_Written request:_ Within the data that follows, set down exactly the lines from the one containing "for (const [yName, y]" through the one containing "depsgraph = bpy.context.evaluated_depsgraph_get()", both ends included.

----- Information supplied

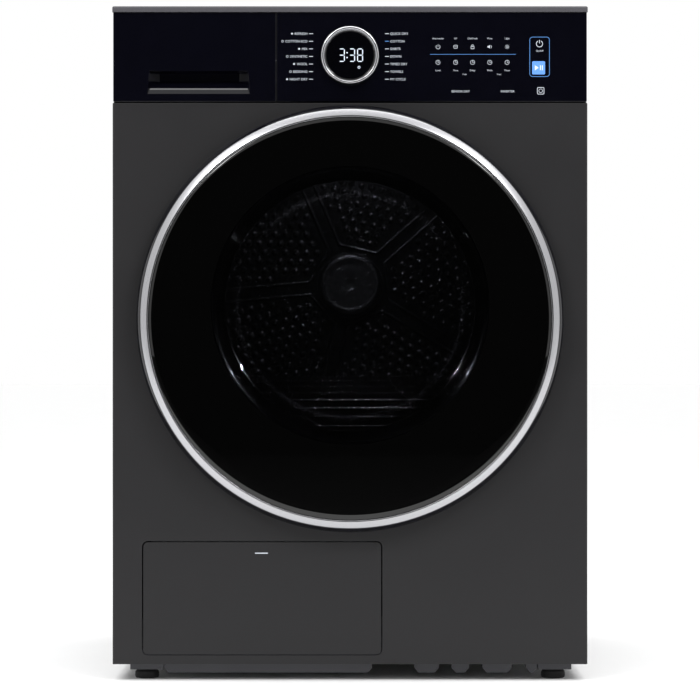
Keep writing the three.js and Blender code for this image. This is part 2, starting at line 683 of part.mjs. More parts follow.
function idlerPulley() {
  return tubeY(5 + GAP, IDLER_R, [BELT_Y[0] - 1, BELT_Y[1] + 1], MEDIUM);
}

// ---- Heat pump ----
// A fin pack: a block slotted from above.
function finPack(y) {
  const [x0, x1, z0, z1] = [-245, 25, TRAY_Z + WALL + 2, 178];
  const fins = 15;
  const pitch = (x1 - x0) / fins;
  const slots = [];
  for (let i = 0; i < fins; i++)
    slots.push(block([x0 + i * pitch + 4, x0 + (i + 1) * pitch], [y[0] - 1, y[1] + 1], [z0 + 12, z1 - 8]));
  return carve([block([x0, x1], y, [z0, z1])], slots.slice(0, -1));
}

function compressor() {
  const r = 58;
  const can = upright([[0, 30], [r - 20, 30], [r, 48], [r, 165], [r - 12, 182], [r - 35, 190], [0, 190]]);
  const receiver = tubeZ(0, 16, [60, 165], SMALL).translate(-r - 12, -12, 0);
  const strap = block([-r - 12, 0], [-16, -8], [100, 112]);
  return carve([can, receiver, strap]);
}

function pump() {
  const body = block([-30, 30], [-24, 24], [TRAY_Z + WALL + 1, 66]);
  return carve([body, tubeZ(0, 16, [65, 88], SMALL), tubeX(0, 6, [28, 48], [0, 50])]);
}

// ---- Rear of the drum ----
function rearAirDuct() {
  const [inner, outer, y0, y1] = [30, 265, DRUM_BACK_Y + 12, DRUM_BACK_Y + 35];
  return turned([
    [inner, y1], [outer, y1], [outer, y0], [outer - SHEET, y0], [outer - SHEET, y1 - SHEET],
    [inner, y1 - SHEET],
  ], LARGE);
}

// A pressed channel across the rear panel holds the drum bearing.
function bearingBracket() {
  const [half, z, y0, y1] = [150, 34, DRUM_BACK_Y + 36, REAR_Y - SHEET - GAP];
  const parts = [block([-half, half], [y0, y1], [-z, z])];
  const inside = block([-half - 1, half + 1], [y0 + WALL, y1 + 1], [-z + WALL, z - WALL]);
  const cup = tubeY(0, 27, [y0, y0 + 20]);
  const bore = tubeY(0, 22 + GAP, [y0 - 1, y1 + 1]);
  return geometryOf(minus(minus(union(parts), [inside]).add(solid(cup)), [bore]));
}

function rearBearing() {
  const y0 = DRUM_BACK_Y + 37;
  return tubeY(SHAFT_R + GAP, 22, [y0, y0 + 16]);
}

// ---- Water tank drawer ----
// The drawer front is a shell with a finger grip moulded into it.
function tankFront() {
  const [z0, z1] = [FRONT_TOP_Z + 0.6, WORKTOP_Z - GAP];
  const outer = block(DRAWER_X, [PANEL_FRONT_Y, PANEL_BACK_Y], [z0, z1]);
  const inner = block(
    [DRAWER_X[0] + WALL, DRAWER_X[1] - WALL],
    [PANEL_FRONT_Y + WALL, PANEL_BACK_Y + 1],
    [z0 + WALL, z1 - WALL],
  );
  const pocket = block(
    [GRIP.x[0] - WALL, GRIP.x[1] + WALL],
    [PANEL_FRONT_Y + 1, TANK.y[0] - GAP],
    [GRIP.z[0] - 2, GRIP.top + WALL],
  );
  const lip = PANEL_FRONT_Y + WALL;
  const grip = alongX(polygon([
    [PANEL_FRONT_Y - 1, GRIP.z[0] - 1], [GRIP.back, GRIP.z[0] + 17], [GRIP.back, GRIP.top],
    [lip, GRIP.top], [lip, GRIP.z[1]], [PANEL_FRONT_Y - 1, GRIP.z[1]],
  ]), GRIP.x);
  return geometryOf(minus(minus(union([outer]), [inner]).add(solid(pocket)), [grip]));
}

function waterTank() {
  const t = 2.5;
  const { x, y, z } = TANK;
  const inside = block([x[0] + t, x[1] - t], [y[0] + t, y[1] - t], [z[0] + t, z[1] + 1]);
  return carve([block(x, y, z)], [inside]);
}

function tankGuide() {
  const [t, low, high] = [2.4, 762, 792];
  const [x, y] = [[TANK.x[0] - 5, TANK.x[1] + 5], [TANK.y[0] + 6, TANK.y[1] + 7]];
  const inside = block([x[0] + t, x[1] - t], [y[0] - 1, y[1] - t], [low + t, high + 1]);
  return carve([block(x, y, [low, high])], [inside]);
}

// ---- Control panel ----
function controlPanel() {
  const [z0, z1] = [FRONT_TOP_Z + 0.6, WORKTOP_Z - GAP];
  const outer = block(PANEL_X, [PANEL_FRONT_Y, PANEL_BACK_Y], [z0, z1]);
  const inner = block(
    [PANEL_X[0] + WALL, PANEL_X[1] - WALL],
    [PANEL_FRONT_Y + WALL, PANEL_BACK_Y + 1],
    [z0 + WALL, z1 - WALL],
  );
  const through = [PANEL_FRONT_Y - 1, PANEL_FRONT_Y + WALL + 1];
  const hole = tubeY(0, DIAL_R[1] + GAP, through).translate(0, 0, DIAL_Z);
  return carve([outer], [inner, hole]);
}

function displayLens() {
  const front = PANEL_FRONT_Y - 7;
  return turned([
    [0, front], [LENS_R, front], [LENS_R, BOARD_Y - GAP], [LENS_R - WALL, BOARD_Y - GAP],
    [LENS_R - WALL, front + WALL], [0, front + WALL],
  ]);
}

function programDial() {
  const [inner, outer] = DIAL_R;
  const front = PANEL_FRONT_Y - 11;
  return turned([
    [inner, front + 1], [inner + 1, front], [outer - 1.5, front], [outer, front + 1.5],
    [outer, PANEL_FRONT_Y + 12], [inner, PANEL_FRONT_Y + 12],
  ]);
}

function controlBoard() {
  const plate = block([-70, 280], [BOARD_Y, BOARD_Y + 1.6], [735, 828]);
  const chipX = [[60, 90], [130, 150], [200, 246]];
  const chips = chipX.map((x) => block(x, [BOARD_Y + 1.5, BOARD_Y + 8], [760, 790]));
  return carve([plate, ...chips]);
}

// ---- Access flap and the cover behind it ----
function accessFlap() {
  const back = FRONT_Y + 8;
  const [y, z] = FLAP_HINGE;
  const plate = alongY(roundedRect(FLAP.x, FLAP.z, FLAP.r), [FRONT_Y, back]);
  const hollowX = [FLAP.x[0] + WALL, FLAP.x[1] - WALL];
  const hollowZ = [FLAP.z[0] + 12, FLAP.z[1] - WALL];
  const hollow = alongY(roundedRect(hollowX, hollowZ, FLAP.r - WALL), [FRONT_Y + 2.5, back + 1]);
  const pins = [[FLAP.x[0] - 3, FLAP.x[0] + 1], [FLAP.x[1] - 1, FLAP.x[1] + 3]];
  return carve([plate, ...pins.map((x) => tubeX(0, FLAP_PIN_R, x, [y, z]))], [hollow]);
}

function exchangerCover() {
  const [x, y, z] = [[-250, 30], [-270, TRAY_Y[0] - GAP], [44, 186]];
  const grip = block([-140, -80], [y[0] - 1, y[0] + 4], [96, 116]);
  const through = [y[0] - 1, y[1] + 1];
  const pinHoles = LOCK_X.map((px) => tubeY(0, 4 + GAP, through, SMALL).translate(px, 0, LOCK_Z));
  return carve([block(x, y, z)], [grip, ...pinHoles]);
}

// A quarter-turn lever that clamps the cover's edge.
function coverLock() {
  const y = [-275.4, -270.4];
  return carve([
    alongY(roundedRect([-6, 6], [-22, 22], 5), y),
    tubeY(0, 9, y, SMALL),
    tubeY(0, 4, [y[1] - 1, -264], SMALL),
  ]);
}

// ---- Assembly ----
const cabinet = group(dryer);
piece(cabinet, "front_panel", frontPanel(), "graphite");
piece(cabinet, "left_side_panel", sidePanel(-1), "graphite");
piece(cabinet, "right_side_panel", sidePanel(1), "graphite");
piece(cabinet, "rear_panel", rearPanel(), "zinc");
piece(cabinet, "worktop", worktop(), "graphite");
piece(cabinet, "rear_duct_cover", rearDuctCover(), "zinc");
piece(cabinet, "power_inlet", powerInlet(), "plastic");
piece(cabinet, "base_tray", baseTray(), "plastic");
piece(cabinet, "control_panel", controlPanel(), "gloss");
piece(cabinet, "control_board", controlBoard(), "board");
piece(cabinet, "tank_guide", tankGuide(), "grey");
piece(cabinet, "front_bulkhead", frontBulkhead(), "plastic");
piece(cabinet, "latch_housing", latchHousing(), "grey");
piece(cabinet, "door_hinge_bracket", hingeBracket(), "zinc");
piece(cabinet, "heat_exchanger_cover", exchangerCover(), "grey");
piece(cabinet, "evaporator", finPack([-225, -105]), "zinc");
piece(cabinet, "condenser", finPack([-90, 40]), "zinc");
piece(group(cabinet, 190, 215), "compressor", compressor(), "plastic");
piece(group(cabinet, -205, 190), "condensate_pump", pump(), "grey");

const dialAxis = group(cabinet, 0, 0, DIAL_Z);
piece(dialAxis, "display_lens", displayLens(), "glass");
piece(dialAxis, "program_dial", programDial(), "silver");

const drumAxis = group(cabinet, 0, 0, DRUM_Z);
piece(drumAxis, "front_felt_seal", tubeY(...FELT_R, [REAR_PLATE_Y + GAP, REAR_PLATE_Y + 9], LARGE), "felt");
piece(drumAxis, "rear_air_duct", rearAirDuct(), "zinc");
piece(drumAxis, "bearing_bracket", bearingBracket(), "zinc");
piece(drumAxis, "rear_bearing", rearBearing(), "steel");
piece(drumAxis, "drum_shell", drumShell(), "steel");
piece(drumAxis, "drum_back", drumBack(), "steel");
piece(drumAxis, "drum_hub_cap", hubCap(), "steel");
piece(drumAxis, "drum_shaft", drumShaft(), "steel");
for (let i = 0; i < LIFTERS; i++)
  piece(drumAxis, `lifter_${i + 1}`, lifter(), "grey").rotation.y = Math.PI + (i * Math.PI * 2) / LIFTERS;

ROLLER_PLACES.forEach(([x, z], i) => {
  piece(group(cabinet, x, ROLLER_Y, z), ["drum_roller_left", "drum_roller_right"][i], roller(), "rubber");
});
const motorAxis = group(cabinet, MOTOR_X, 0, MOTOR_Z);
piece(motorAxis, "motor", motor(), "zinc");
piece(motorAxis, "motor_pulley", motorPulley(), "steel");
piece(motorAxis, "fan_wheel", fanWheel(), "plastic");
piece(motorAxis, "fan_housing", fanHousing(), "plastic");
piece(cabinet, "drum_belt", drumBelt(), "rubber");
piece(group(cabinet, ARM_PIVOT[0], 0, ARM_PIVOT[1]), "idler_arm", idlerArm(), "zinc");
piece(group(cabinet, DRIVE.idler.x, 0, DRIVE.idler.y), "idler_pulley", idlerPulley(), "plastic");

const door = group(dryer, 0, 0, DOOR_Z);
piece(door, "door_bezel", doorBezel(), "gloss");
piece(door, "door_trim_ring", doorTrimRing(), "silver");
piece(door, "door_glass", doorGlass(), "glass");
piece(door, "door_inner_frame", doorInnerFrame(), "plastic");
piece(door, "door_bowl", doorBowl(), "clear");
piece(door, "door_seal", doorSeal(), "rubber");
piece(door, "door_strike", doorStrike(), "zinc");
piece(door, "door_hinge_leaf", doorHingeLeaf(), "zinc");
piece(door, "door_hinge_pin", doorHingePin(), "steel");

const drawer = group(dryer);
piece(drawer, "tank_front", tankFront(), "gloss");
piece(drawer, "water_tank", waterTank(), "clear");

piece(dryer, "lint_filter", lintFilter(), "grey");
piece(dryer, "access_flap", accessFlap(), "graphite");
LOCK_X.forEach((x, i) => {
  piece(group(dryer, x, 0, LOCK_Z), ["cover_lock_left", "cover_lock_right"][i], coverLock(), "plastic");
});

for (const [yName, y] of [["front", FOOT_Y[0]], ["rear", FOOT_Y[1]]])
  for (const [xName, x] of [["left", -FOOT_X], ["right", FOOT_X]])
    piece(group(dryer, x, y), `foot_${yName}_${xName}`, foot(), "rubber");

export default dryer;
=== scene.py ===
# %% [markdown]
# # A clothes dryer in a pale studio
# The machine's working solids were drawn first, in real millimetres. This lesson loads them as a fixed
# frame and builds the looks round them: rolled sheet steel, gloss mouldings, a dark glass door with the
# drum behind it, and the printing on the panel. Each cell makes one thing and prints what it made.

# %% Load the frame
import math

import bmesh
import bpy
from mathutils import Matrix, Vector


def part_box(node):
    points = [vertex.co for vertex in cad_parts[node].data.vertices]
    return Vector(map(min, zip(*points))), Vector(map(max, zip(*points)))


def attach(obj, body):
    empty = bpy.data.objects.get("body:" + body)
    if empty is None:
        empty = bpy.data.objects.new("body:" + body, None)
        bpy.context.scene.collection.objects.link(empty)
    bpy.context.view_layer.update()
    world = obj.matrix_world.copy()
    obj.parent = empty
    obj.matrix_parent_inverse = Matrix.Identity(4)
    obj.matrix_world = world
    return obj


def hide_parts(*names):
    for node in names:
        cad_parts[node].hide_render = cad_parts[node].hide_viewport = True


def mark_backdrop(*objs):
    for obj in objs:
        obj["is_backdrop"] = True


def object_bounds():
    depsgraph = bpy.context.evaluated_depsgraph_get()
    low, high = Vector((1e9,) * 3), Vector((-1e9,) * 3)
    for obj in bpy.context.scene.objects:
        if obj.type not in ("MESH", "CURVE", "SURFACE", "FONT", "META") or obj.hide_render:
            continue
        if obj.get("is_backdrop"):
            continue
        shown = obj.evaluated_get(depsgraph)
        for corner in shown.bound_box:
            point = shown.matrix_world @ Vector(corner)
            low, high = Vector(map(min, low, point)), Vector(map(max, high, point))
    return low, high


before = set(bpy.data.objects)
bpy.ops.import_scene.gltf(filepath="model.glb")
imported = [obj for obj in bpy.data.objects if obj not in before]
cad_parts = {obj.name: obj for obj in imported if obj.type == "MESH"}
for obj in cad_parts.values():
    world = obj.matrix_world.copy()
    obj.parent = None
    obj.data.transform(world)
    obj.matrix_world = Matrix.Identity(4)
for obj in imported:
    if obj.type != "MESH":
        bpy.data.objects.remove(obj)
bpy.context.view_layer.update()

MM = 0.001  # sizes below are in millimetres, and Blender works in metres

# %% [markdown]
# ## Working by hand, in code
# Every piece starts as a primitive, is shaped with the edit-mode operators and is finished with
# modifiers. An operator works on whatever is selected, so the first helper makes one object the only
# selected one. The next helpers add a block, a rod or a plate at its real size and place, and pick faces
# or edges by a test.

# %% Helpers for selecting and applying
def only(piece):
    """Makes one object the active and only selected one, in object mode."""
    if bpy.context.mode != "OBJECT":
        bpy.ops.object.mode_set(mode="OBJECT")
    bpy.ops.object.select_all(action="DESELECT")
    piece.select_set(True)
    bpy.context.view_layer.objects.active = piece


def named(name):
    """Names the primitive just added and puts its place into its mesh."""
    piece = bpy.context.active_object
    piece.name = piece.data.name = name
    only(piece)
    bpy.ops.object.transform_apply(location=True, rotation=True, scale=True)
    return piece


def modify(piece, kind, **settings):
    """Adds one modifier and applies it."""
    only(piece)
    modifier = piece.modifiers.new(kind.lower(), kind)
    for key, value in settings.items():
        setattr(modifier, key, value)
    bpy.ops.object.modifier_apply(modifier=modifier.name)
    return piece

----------

_Response below:_
for (const [yName, y] of [["front", FOOT_Y[0]], ["rear", FOOT_Y[1]]])
  for (const [xName, x] of [["left", -FOOT_X], ["right", FOOT_X]])
    piece(group(dryer, x, y), `foot_${yName}_${xName}`, foot(), "rubber");

export default dryer;
=== scene.py ===
# %% [markdown]
# # A clothes dryer in a pale studio
# The machine's working solids were drawn first, in real millimetres. This lesson loads them as a fixed
# frame and builds the looks round them: rolled sheet steel, gloss mouldings, a dark glass door with the
# drum behind it, and the printing on the panel. Each cell makes one thing and prints what it made.

# %% Load the frame
import math

import bmesh
import bpy
from mathutils import Matrix, Vector


def part_box(node):
    points = [vertex.co for vertex in cad_parts[node].data.vertices]
    return Vector(map(min, zip(*points))), Vector(map(max, zip(*points)))


def attach(obj, body):
    empty = bpy.data.objects.get("body:" + body)
    if empty is None:
        empty = bpy.data.objects.new("body:" + body, None)
        bpy.context.scene.collection.objects.link(empty)
    bpy.context.view_layer.update()
    world = obj.matrix_world.copy()
    obj.parent = empty
    obj.matrix_parent_inverse = Matrix.Identity(4)
    obj.matrix_world = world
    return obj


def hide_parts(*names):
    for node in names:
        cad_parts[node].hide_render = cad_parts[node].hide_viewport = True


def mark_backdrop(*objs):
    for obj in objs:
        obj["is_backdrop"] = True


def object_bounds():
    depsgraph = bpy.context.evaluated_depsgraph_get()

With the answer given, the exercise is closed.